The truth for me is that my own rage has helped me get to where I am in my lifr. I used the powerful emotion of rage to keep me going…you see when you use it on yourself, it becomes a fierce determination. It becomes a NO QUIT attitude, it becomes life or death that you will find your way to what you want, no matter the pain. And so you succeed because with that fight or flight intensity…. you will of course survive. I believe that’s what appears to be the good side of rage…you could call it as a form of courage. But even then, when you exist in fight or flight at all times, you deplete your life force – especially if you continuously use it on things that are not actually life threatening.
So, I have finally realized that rage no longer serves my life. She has been a dear friend and a protector when no one else was there for me. She has been a motivator to keep going when most would stop. She has given me strength beyond what I should have Had. And I am so grateful. But now as a 52-year-old adult, I have learned other ways to protect myself and my heart, and pursue my dreams. So, at 52, I would like to say thank you to my rage. Thank you for keeping me safe, for earning my father’s love, for protecting my fragile heart, for helping me towards my dreams. But it’s time for you to retire into a beautiful place and let go of your grip on me. I’m in control now of how I will react to things. I will use other ways to pave my path. I will allow the path to unfold as I create healthy boundaries that do not require rage to keep people a safe distance from me. I will flow with the events of my life and not fight them. I will learn to use my voice, my love, my compassion, and empathy instead.
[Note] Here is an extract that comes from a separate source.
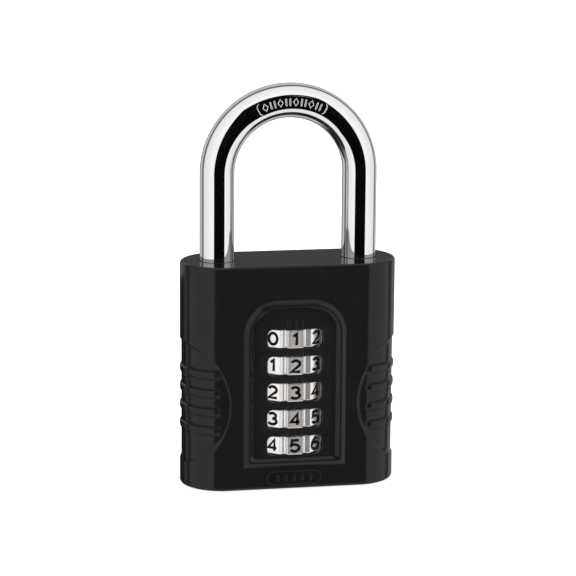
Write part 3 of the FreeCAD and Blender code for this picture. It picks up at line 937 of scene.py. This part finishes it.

I have already begun the journey of life without rage, and It has been a long journey to let go of this once invaluable part of myself. And I look forward to how my life will unfold now.
I envision my rage now as a wild and powerful goddess. She’s a warrior with bloodied shields and matted dark hair, and stained body armor. And I see her now, finally getting of her wild horse, near a quiet stream. She slowly removes her armor and puts down her shield and swords… she kneels beside the river and washes away the blood of years of battle. She steps into the water, after removing all her cloaks and well used and duty armor and bathes away all the years of pain and fatigue. When she emerges from the waters, darker and muddier after her presence, she is made anew, a body without any wounds… and her skin glistens in all it’s beautiful femininity and vulnerability. She gently takes her tools of war and drys them off and puts them under a tree. She takes one last look at them, then slowly turns the other way, bare skin, completely nude and soaks in the sun and breathes in her new peaceful life as a peaceful goddess…a hint of a smile upon her lips as her eyes close and she lifts her chin ever so slightly towards the sun and walks away.
Have a beautiful day and thank you for sharing your time with me today, here at Carrie Ann Conversations.